I remember it as being absolutely hilarious.
Rowan Atkinson's fans will not be disappointed with this DVD. His genius is as well displayed here as it is in "Mr. Bean" and "Black Adder."
Not many people will remember Pamela Stephenson from her one-season stint on "Saturday Night Live" in 1986 because she was practically ignored in favor of Billy Crystal, Martin Short, and Christopher Guest. Watching her on this disk will make you realize how funny she can be and wonder what she could've done on "Saturday Night Live" if she had been used more often.
One final note: There was an American version of this show called "Not Necessarily the News" that ran for several seasons on HBO.
Alternative Car Park
Robert I. Hedges | 11/13/2006
(4 out of 5 stars)
""Not The 9 O'clock News" took the baton from "Monty Python's Flying Circus" in the world of British comedy in the early 1980s. Like "Python," the show features fast paced sketch comedy intermixed with real footage and musical numbers, and blends them into an amalgam that is sometimes very original, yet occasionally noticeably derivative of earlier work (notably of "Python" and Peter Cook.) Of the four principals involved here, Rowan Atkinson, of course, became the standout, and in fact already was even at this early stage. Atkinson excels at quirky roles, and is a wonderfully visual performer.

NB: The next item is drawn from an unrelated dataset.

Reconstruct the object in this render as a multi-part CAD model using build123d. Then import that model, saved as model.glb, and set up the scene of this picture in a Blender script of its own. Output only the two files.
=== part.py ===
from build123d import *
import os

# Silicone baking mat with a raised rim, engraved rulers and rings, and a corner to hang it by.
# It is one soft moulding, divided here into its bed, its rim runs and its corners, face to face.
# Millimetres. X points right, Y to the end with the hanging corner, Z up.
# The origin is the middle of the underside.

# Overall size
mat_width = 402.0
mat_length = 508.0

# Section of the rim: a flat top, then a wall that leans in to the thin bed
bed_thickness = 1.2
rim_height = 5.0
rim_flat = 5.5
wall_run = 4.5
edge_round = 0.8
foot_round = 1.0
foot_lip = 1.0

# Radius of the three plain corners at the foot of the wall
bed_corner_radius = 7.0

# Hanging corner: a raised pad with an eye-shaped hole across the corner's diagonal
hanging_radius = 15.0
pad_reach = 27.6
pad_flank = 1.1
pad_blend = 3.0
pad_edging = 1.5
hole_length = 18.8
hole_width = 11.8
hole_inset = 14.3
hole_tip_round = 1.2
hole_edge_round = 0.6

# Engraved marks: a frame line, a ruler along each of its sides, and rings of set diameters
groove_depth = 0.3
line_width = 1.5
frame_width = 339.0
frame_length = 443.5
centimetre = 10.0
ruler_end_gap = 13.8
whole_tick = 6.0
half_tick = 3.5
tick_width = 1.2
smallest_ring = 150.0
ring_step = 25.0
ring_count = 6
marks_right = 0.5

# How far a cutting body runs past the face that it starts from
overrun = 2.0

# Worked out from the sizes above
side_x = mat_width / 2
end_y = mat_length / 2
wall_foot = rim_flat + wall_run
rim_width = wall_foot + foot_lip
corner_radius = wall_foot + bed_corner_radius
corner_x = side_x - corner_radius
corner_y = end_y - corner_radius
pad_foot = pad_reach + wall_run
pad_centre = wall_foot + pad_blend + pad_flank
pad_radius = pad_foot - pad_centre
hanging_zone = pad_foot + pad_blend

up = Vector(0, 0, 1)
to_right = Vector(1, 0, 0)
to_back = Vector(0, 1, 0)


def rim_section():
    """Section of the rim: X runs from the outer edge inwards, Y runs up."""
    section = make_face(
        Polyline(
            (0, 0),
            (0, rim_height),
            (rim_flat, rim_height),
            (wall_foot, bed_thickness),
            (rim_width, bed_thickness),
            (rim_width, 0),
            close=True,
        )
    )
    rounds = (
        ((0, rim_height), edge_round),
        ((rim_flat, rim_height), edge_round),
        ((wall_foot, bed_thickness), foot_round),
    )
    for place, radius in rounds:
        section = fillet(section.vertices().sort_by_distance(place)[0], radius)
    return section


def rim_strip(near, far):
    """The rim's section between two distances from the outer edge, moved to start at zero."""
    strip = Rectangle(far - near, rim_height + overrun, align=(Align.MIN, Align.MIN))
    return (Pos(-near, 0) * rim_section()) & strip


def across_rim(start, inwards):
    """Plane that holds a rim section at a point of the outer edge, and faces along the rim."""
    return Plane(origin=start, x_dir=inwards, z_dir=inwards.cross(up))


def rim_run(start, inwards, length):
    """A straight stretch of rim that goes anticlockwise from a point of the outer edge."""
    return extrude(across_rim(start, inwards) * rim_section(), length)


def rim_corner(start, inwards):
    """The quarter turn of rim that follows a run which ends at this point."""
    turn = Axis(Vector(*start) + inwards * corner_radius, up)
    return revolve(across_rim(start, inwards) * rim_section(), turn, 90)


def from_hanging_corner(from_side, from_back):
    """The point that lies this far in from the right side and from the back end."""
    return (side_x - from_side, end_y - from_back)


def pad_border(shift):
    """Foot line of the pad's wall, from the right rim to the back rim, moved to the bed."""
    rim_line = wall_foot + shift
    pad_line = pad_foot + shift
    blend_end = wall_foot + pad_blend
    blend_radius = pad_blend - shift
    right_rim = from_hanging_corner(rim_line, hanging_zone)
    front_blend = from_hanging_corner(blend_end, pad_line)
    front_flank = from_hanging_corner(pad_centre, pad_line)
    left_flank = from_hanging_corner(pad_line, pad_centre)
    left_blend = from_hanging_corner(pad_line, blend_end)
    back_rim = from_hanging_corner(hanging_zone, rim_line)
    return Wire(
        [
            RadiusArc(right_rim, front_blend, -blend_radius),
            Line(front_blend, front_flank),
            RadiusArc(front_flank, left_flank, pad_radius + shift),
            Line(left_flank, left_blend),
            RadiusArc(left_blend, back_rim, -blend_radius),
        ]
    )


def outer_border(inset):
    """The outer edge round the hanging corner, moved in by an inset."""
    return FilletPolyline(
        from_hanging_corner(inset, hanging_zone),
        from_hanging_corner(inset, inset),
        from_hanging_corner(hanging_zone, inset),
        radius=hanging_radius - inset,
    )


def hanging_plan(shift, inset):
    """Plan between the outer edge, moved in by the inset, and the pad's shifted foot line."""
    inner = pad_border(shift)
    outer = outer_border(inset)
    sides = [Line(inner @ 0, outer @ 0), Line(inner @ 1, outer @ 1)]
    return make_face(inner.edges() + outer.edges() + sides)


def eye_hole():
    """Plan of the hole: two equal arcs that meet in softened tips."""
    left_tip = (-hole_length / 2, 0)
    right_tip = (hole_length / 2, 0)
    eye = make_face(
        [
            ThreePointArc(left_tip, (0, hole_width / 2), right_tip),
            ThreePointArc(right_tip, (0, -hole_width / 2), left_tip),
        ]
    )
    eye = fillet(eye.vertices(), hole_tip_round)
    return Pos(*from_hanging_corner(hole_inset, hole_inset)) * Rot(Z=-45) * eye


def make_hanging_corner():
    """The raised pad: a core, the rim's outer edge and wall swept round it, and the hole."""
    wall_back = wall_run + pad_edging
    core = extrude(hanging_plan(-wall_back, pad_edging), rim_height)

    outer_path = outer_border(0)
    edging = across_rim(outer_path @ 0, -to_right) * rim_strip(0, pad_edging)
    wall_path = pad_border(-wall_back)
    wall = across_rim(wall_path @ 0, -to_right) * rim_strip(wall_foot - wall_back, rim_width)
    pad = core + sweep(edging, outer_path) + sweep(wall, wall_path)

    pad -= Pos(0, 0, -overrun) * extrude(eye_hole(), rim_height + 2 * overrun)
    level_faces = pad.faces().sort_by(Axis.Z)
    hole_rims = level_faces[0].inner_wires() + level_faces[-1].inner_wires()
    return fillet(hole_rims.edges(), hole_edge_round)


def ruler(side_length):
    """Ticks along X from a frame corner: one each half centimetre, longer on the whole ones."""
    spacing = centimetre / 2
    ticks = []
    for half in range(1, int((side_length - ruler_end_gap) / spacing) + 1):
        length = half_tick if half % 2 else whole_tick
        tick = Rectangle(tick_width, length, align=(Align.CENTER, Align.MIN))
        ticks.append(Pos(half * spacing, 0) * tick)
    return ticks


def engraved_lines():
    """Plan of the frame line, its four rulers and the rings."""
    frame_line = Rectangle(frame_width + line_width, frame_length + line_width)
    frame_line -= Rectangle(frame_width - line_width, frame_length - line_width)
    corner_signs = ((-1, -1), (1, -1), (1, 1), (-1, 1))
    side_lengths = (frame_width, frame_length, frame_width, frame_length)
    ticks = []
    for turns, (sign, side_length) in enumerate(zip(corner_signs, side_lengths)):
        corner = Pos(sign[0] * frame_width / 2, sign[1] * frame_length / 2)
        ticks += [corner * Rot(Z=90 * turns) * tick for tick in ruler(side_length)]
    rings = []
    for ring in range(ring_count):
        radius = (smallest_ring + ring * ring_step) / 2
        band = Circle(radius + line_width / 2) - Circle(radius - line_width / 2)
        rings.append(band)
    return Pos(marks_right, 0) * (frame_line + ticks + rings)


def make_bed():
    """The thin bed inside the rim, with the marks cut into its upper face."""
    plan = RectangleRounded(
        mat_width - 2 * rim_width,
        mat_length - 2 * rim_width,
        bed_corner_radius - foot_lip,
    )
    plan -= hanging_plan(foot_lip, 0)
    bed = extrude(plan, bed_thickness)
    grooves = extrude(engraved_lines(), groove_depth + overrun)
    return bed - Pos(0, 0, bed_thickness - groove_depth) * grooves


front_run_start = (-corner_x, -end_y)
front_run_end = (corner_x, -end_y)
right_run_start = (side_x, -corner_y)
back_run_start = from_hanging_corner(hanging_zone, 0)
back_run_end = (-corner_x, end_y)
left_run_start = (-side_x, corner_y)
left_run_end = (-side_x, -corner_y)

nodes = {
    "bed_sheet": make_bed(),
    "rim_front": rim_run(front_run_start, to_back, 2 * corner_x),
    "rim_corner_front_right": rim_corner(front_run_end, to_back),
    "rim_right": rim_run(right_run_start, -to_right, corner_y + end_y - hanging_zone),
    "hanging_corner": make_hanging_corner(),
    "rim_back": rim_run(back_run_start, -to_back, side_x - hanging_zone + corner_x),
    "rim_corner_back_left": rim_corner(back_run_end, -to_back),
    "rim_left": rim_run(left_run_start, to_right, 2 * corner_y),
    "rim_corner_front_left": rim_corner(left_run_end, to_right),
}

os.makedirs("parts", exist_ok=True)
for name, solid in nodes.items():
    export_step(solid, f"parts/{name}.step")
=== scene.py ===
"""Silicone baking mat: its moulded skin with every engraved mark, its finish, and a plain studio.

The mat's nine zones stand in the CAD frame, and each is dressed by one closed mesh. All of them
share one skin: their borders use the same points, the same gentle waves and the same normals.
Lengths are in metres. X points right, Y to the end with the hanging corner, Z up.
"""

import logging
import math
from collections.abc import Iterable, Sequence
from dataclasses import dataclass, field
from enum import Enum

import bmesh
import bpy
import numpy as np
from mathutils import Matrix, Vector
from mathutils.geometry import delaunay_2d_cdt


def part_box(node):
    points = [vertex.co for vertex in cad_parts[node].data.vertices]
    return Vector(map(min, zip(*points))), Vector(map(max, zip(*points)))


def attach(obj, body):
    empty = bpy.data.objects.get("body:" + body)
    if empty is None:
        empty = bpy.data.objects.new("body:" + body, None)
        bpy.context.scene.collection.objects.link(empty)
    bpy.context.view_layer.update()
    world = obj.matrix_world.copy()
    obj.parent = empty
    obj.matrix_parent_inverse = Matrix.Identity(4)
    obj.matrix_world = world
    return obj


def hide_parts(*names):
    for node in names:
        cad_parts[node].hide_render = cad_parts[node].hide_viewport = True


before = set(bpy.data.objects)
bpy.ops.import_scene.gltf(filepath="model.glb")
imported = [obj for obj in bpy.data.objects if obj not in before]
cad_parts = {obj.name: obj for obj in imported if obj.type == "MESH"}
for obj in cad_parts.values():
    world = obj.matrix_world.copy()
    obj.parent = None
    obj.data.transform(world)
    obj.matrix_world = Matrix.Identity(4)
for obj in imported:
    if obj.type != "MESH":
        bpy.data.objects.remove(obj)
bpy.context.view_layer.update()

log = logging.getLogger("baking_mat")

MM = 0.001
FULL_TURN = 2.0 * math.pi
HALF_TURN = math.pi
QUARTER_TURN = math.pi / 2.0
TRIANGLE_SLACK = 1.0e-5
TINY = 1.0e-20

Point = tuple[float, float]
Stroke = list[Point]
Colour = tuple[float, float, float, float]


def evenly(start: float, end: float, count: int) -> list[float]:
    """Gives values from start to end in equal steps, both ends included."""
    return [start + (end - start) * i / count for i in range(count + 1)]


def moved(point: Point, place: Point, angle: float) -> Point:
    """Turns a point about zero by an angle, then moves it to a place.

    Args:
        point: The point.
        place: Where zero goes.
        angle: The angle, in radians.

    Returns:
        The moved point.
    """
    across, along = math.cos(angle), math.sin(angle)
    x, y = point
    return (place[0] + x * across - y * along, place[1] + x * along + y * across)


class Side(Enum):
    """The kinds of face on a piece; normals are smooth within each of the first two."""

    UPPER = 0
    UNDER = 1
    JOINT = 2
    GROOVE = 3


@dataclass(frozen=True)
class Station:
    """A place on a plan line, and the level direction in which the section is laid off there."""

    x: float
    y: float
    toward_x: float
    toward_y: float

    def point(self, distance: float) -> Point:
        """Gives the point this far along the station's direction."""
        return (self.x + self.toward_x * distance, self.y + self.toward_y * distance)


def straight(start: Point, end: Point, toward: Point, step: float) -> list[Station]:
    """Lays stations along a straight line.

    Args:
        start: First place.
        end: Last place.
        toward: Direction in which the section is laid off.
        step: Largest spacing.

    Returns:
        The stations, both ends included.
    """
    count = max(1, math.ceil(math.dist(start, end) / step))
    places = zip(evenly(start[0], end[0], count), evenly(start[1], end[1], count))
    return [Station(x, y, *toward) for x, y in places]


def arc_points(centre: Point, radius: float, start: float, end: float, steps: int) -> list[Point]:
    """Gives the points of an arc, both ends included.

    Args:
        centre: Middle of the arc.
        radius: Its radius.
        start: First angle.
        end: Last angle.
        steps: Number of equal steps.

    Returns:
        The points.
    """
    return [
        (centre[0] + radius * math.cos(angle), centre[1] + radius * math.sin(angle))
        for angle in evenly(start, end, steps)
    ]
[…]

His portrayal of the performance artist mime "Alternative Car Park" is the funniest single sketch of the series by far.
I find the quality of the segments to vary dramatically. I recall watching this many years ago and thinking it was hilarious: while I still think most of it is funny, it has not aged as well as "Python," largely because so much of the humor revolves around then-current governmental affairs in England. I generally found most of the musical numbers to be repetitive, with the only true standout being the song "Nice Video, Shame About The Song" by "Lufthansa Terminal," in a hilarious satire of early 1980s art-videos. The trucking sketch, while not especially creative musically, opened up Pandora's box of complaints with the squished hedgehog gag (giving rise to the hilarious "Hedgehogs: An Apology," and "We Want to Know Who Stuffs Hedgehogs.")
Students of Atkinson can find traces of the future Mr. Bean in some of the sketches, particularly where he orders a bathroom from an architect with a rather excessive number of toilets. Stock footage is liberally used (generally with added sound effects) in what is an equivalent linking device as Terry Gilliam's animation in "Python." I found some of it amusing, but not nearly as funny as it seemed twenty-five years ago. Once again, the reason seems to be watching multiple episodes in proximity to one another on the DVD set (versus weekly on television) where repetition becomes more obvious, and also because much of the humor was very specific to people and events that were topical twenty-five years ago. This time I found the show to be much more biased to the left, although one sketch did mock the Social Democratic Party (SDP.) I also found some of the religious pieces to be in poor taste.
Having detailed all the pros and cons, I still recommend this two DVD set to Anglophiles and lovers of anarchist humor. While I definitely think that "Python's" place at the head of the comedy table is assured, this is still a worthwhile venture, and while many of the gags will pass you by if you aren't familiar with the government and economy of Great Britain in the 1980s, the majority of this material is still funny after all these years."